Sneak in an unexpected or unusual choice into your film series—the last slot in the schedule is often the best place for a risk-taker, but anywhere will work. For example, the OTW film for July 2011 was Ripley’s Game, which was never released theatrically in the United States. Zero name recognition, but star power in John Malkovich—though he’s not exactly a blockbuster actor. But afterwards, the audience that night gushed about Ripley’s Game. A John Hughes–oriented film series recently ended with Newport South (2001), a little-known film that Hughes produced that fit with the title for the series Inventing the American Teenager.
It doesn’t hurt to ask.
Even the most influential film critic in the country is so excited about showing audiences overlooked gems that he will not only volunteer his expertise, but will follow a meeting with Oliver Stone and Michael Douglas at the Cannes Film Festival with an email press interview promoting your collaboration. (Another side note: We learned not to put Roger’s face on a promotional flier—folks immediately ask whether he is coming to the library, and then they look incredibly disappointed.)

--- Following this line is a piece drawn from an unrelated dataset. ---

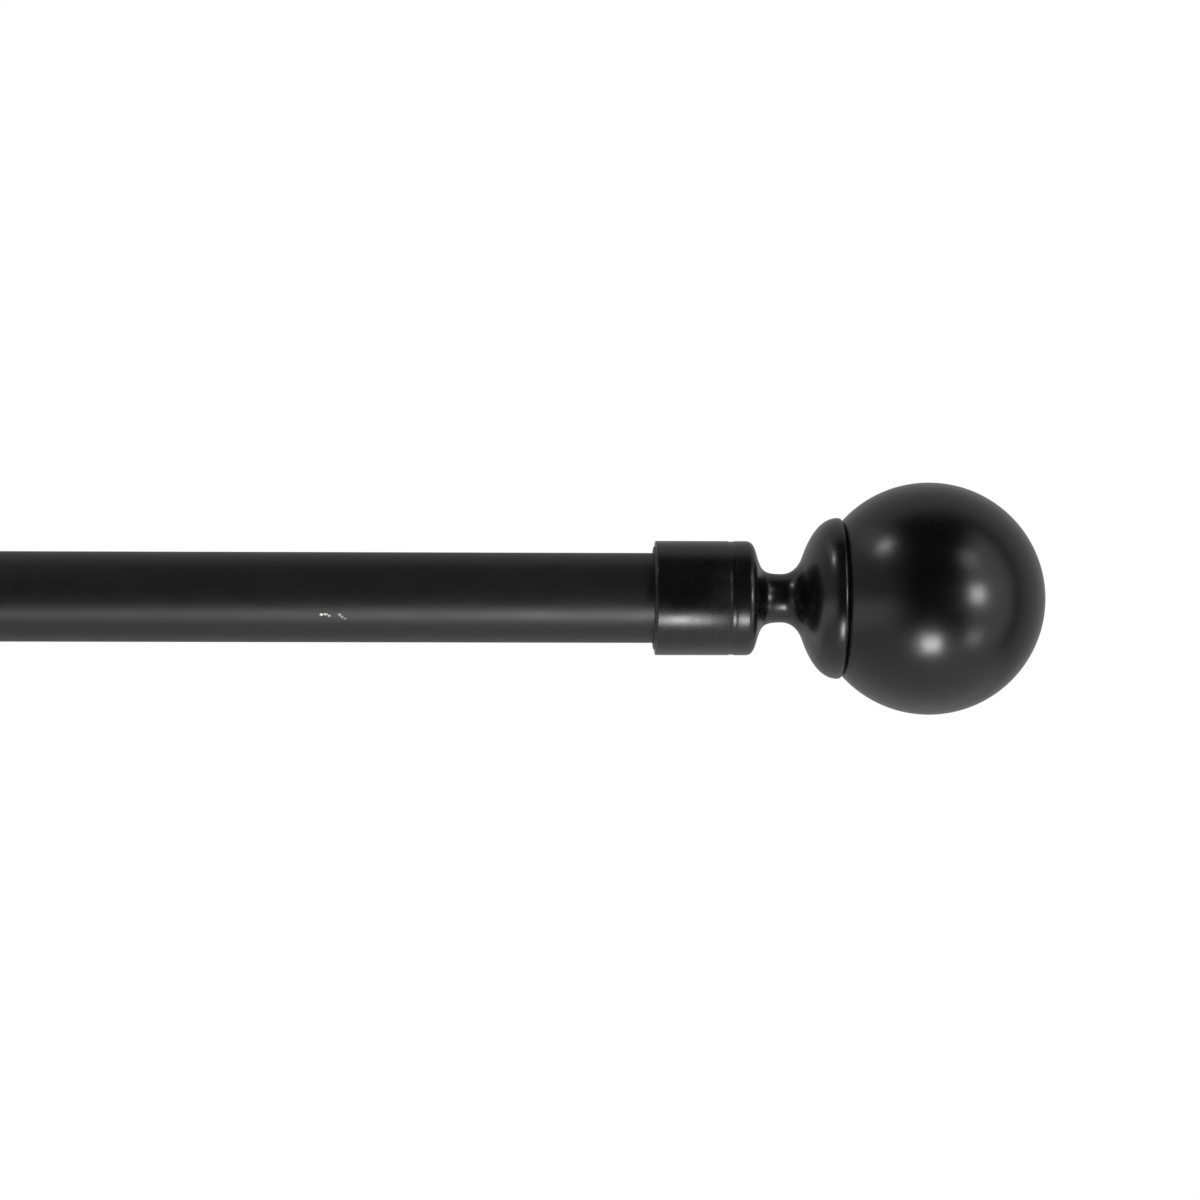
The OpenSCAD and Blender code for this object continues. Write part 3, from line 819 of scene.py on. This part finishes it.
# %% Thumb screw
thumb_lo, thumb_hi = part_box("right_thumb_screw")
GRIP_R, GRIP_L = 7.5 * MM, 7.0 * MM
FLUTES = 20
FLUTE_SCALE = 0.93
DISH_R, DISH_L = 5.2 * MM, 0.7 * MM
THREAD_MM = 0.8
NOSE_L, NOSE_R = 1.85, 1.25


def threaded_outline(start, end, crest, pitch, depth):
    """A shank with a ridge every pitch, from start to end along its axis, in millimetres."""
    line = [(start, 0.2), (start, crest - depth)]
    count = int((end - start) / pitch)
    for i in range(count):
        at = start + i * pitch
        line += [(at + 0.25 * pitch, crest), (at + 0.5 * pitch, crest),
                 (at + 0.85 * pitch, crest - depth)]
    return line + [(end, crest - depth), (end, 0.2)]


def make_grip():
    back_y = thumb_lo.y + GRIP_L
    centre = Vector((BRACKET_X, back_y, 0))
    bpy.ops.object.select_all(action="DESELECT")
    bpy.ops.mesh.primitive_circle_add(vertices=3 * FLUTES, radius=GRIP_R, fill_type="NGON",
                                      location=centre, rotation=(math.radians(90), 0, 0))
    grip = bpy.context.object
    bpy.ops.object.transform_apply(location=True, rotation=True, scale=True)
    bpy.ops.object.mode_set(mode="EDIT")
    pick(grip, "VERT", lambda v: v.index % 3 == 0)
    bpy.ops.transform.resize(value=(FLUTE_SCALE,) * 3, center_override=centre)
    bpy.ops.mesh.select_all(action="SELECT")
    bpy.ops.mesh.extrude_region_move(TRANSFORM_OT_translate={"value": (0, -GRIP_L, 0)})
    bpy.ops.object.mode_set(mode="OBJECT")
    cut(grip, drill(DISH_R, (BRACKET_X, thumb_lo.y - MM, 0), (BRACKET_X, thumb_lo.y + DISH_L, 0)))
    bevel(grip, 0.3, 3, 40)
    return finish_piece(grip)


grip = make_grip()
thumb_tip = (BRACKET_X, thumb_hi.y, 0)
nose = [(0.0, 0.15), (0.0, 1.0), (0.25, NOSE_R), (NOSE_L, NOSE_R), (NOSE_L, 0.15)]
nose_piece = turned("nose", in_metres(nose), thumb_tip, FROM_WALL, 32)
shank_l = (thumb_hi.y - thumb_lo.y - GRIP_L) / MM
shank_line = threaded_outline(NOSE_L, shank_l + 0.2, THUMB_R / MM, THREAD_MM, 0.45)
shank = turned("shank", in_metres(shank_line), thumb_tip, FROM_WALL, 48)
right_thumb = joined("right_thumb_screw_fluted", grip, shank, nose_piece)
left_thumb = copied(right_thumb, "left_thumb_screw_fluted", offset=to_left_side)
hand_over(right_thumb, "right_thumb_screw", "right_thumb_screw", casting_black)
hand_over(left_thumb, "left_thumb_screw", "left_thumb_screw", casting_black)

# %% [markdown]
# ## The wall screws
#
# Four zinc plated pan-head screws hold the plates. One is made and copied: a turned head with
# a punched cross recess, and a shank whose thread is a real helix. A triangle
# profile is wound along the shank with the Screw modifier, which keeps the pitch exact.

# %% Wall screw
SCREW_BACK = screws_hi.y / MM
POINT_L = 5.0
PITCH = 1.8
CROSS_SLOT = (4.4 * MM, 2.8 * MM, 0.9 * MM)


def make_thread(root, crest, start, length):
    """A three-cornered ridge wound along a screw, from start towards the wall's face."""
    bpy.ops.object.select_all(action="DESELECT")
    bpy.ops.mesh.primitive_circle_add(vertices=3, radius=0.3 * MM, fill_type="NGON",
                                      location=(0, 0, 0))
    thread = bpy.context.object
    bpy.ops.object.mode_set(mode="EDIT")
    bpy.ops.mesh.select_mode(type="VERT")
    corners = [(root * MM, 0, -0.5 * MM), (crest * MM, 0, 0), (root * MM, 0, 0.5 * MM)]
    for index, corner in enumerate(corners):
        pick(thread, "VERT", lambda v: v.index == index)
        bpy.ops.transform.translate(value=Vector(corner) - thread.data.vertices[index].co)
    bpy.ops.object.mode_set(mode="OBJECT")
    modify(thread, "SCREW", axis="Z", steps=20, render_steps=20, screw_offset=PITCH * MM,
           iterations=int(length / PITCH), use_merge_vertices=False)
    thread.rotation_euler = (math.radians(90), 0, 0)
    thread.location = start
    return finish_piece(thread, 20)


def make_wall_screw():
    where = (BRACKET_X, 0, screw_z)
    top = plate_t + HEAD_T
    line = ([(-SCREW_BACK, 0.05), (-SCREW_BACK + POINT_L, SCREW_R - 0.45), (-1.0, SCREW_R - 0.4),
             (0.0, SCREW_R), (plate_t, SCREW_R), (plate_t, HEAD_R - 0.15), (plate_t + 0.2, HEAD_R)]
            + sweep((plate_t + 0.2, HEAD_R), 0, 1.0, (top, HEAD_R - 1.8), -85, 1.2, 10)
            + [(top, 0.05)])
    body = turned("screw", in_metres(line), where, FROM_WALL, 40)
    for angle in (0, math.radians(90)):
        bpy.ops.mesh.primitive_cube_add(size=1, location=(where[0], -top * MM, where[2]),
                                        rotation=(0, angle, 0))
        slot = bpy.context.object
        slot.scale = CROSS_SLOT
        cut(body, slot)
    finish_piece(body)
    start = Vector((where[0], (SCREW_BACK - POINT_L) * MM, where[2]))
    thread = make_thread(SCREW_R - 0.5, SCREW_R - 0.02, start, SCREW_BACK - POINT_L - 3.0)
    return joined("right_wall_screw", body, thread)


upper = make_wall_screw()
lower = copied(upper, "lower_screw", offset=(0, 0, -2 * screw_z))
right_screws = joined("right_wall_screws_plated", upper, lower)
left_screws = copied(right_screws, "left_wall_screws_plated", offset=to_left_side)
hand_over(right_screws, "wall_mounts", "right_wall_screws", zinc)
hand_over(left_screws, "wall_mounts", "left_wall_screws", zinc)

# %% [markdown]
# ## CAD pieces that keep their shape
#
# The small inner pieces already have the right shape, so they keep their CAD meshes and only
# get a finish: grub screws in blackened steel, studs in zinc, pads in nylon, the glide in
# moulded plastic and the liners in soft plastic.

# %% Finish the CAD nodes
KEPT = {"glide": sleeve_plastic}
for side in ("left", "right"):
    KEPT.update({side + "_post_screw": black_oxide, side + "_cradle_screw": black_oxide,
                 side + "_socket_screw": black_oxide, side + "_ball_stud": zinc,
                 side + "_liner": soft_plastic, side + "_pad": nylon})
for name, material in KEPT.items():
    for material_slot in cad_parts[name].material_slots:
        material_slot.material = material
print("finished", len(KEPT), "CAD nodes")

# %% [markdown]
# ## The studio
#
# The rod is shown against plain white, as in a shop's picture. The world is white to the
# camera, and what the glossy coat mirrors is a simple room: a pale table below, a grey wall
# behind, a white screen on the left and one on the right, and nearly nothing in front. Every
# part of the room fades softly into the next.

# %% World
TABLE = 0.84          # how bright each part of the room is, where the world's white is 1
WALL_BEHIND = 0.42
SIDE_LEFT = 1.05
SIDE_RIGHT = 0.98
LEFT_AT_LEAST = 0.3   # the left screen's share at the rod's height, between its two bright parts
DARK_FRONT = 0.016


def make_world():
    world = bpy.data.worlds.new("studio")
    bpy.context.scene.world = world
    world.use_nodes = True
    tree = world.node_tree
    background = tree.nodes["Background"]
    direction = add_node(tree, "ShaderNodeTexCoord").outputs["Generated"]
    parts = add_node(tree, "ShaderNodeSeparateXYZ", {0: direction})

    def ramp(axis, start, end, high):
        found = add_node(tree, "ShaderNodeMapRange", {0: parts.outputs[axis]},
                         interpolation_type="SMOOTHSTEP", in_1=start, in_2=end, in_3=0.0, in_4=high)
        return found.outputs[0]

    def brighter(a, b):
        return add_node(tree, "ShaderNodeMath", {0: a, 1: b}, operation="MAXIMUM").outputs[0]

    def both(a, b):
        return add_node(tree, "ShaderNodeMath", {0: a, 1: b}, operation="MULTIPLY").outputs[0]

    table = ramp("Z", -0.35, -0.80, TABLE)
    wall = ramp("Y", -0.12, 0.25, WALL_BEHIND)
    low = ramp("Z", 0.15, -0.15, 1.0)
    high = ramp("Z", 0.45, 0.75, 1.0)
    screen = add_node(tree, "ShaderNodeMath", {0: brighter(low, high)},
                      operation="MAXIMUM", in_1=LEFT_AT_LEAST).outputs[0]
    left = both(ramp("X", -0.30, -0.85, SIDE_LEFT), screen)
    right = both(ramp("X", 0.38, 0.68, SIDE_RIGHT), ramp("Y", 0.06, -0.30, 1.0))
    room = brighter(brighter(table, wall), brighter(left, right))
    room = add_node(tree, "ShaderNodeMath", {0: room}, operation="ADD", in_1=DARK_FRONT).outputs[0]
    seen = add_node(tree, "ShaderNodeLightPath").outputs["Is Camera Ray"]
    level = add_node(tree, "ShaderNodeMix", {0: seen, 2: room}, data_type="FLOAT", in_3=1.0)
    background.inputs["Color"].default_value = (1, 1, 1, 1)
    tree.links.new(level.outputs[0], background.inputs["Strength"])


make_world()
bpy.context.scene.view_settings.view_transform = "Standard"
print("world:", len(bpy.context.scene.world.node_tree.nodes), "nodes")

# %% [markdown]
# Five soft lamps each put one blurred highlight on the ball. A highlight sits where the ball's
# surface faces half way between the camera and the lamp, so each lamp is placed by the
# direction in which that spot of the ball mirrors the camera's ray. A strip in front of the
# tube carries the low highlight on to the left, in a narrow beam that hardly touches the ball.
# The last lamp hangs over the floor and is left out of reflections: it makes the floor pale.

# %% Lamps
def lamp_at(name, place, to_lamp, width, height, watts, spread_deg=180):
    data = bpy.data.lights.new(name, "AREA")
    data.shape = "RECTANGLE"
    data.size, data.size_y, data.energy = width, height, watts
    data.spread = math.radians(spread_deg)
    lamp = bpy.data.objects.new(name, data)
    bpy.context.scene.collection.objects.link(lamp)
    lamp.location = place
    lamp.rotation_mode = "QUATERNION"
    lamp.rotation_quaternion = (-to_lamp).to_track_quat("-Z", "Y")
    lamp.visible_camera = False
    return lamp


def soft_lamp(name, right_deg, up_deg, width, height, watts, distance, spread_deg=180):
    """A lamp whose highlight lies where the ball's surface leans this far from the camera."""
    ball = Vector((BALL_X, AXIS_Y, 0))
    facing = math.atan2(camera_place.x - ball.x, ball.y - camera_place.y)
    right, up = math.radians(right_deg) + facing, math.radians(up_deg)
    normal = Vector((math.sin(right), -math.cos(right) * math.cos(up), math.sin(up))).normalized()
    spot = ball + normal * BALL_R
    to_camera = (camera_place - spot).normalized()
    to_lamp = (2 * normal.dot(to_camera) * normal - to_camera).normalized()
    return lamp_at(name, spot + to_lamp * distance, to_lamp, width, height, watts, spread_deg)


soft_lamp("lamp_below", 2.0, -22.3, 0.20, 0.19, 0.35, 0.72, 70)
soft_lamp("lamp_right", 24.2, 2.0, 0.50, 0.50, 9.5, 2.0)
soft_lamp("lamp_upper_left", -21.0, 26.5, 0.40, 0.40, 5.0, 2.4)
soft_lamp("lamp_upper_right", 20.5, 19.2, 0.60, 0.60, 2.6, 2.2)
soft_lamp("lamp_lower_right", 22.8, -19.0, 0.20, 0.20, 0.055, 0.8, 70)
below = Vector((0, -0.72, -0.69)).normalized()
strip_place = Vector((MOUTH_X - 0.245, AXIS_Y, 0)) + below * 0.72
lamp_at("strip_below", strip_place, below, 0.24, 0.16, 0.04, 36)
over_place, above = Vector((BALL_X - 0.05, AXIS_Y, 1.5)), Vector((0, 0, 1))
floor_lamp = lamp_at("lamp_over", over_place, above, 1.0, 0.8, 3.6, 80)
floor_lamp.visible_glossy = False

# %% [markdown]
# The floor is a plain disc of pale paint, well below the rod, so the wall plates hang free. It
# turns see-through towards its rim, so that it melts into the white round it.

# %% Floor
FLOOR_Z, FLOOR_R, FADE_FROM = -0.62, 1.6, 0.5
bpy.ops.object.select_all(action="DESELECT")
bpy.ops.mesh.primitive_circle_add(vertices=96, radius=FLOOR_R, fill_type="NGON",
                                  location=(0, 0, FLOOR_Z))
floor = bpy.context.object
floor.name = "floor"
bpy.ops.object.transform_apply(location=True)
material, tree, shader, place = new_material("pale_floor_paint", "#f4f4f4", 0.9)
from_middle = add_node(tree, "ShaderNodeVectorMath", {0: place}, operation="MULTIPLY", in_1=(1, 1, 0))
reach = add_node(tree, "ShaderNodeVectorMath", {0: from_middle.outputs[0]}, operation="LENGTH")
fade = add_node(tree, "ShaderNodeMapRange", {0: reach.outputs["Value"]},
                interpolation_type="SMOOTHSTEP", in_1=FADE_FROM, in_2=FLOOR_R * 0.97,
                in_3=1.0, in_4=0.0)
tree.links.new(fade.outputs[0], shader.inputs["Alpha"])
floor.data.materials.append(material)
print("floor: radius %.1f m, %.2f m below the rod" % (FLOOR_R, -FLOOR_Z))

Finally, I learned that while it is a lot of fun to watch Fight Club (1999) for the tenth time with 250 of your peers (who are also watching it for the tenth time)—it is far more rewarding on all sides to watch The Cell (2000) and Dark City (1998) with one hundred dedicated library filmgoers who have never seen anything quite like it. And when the audience also gets a connection to Roger Ebert, that is truly Off-the-Wall.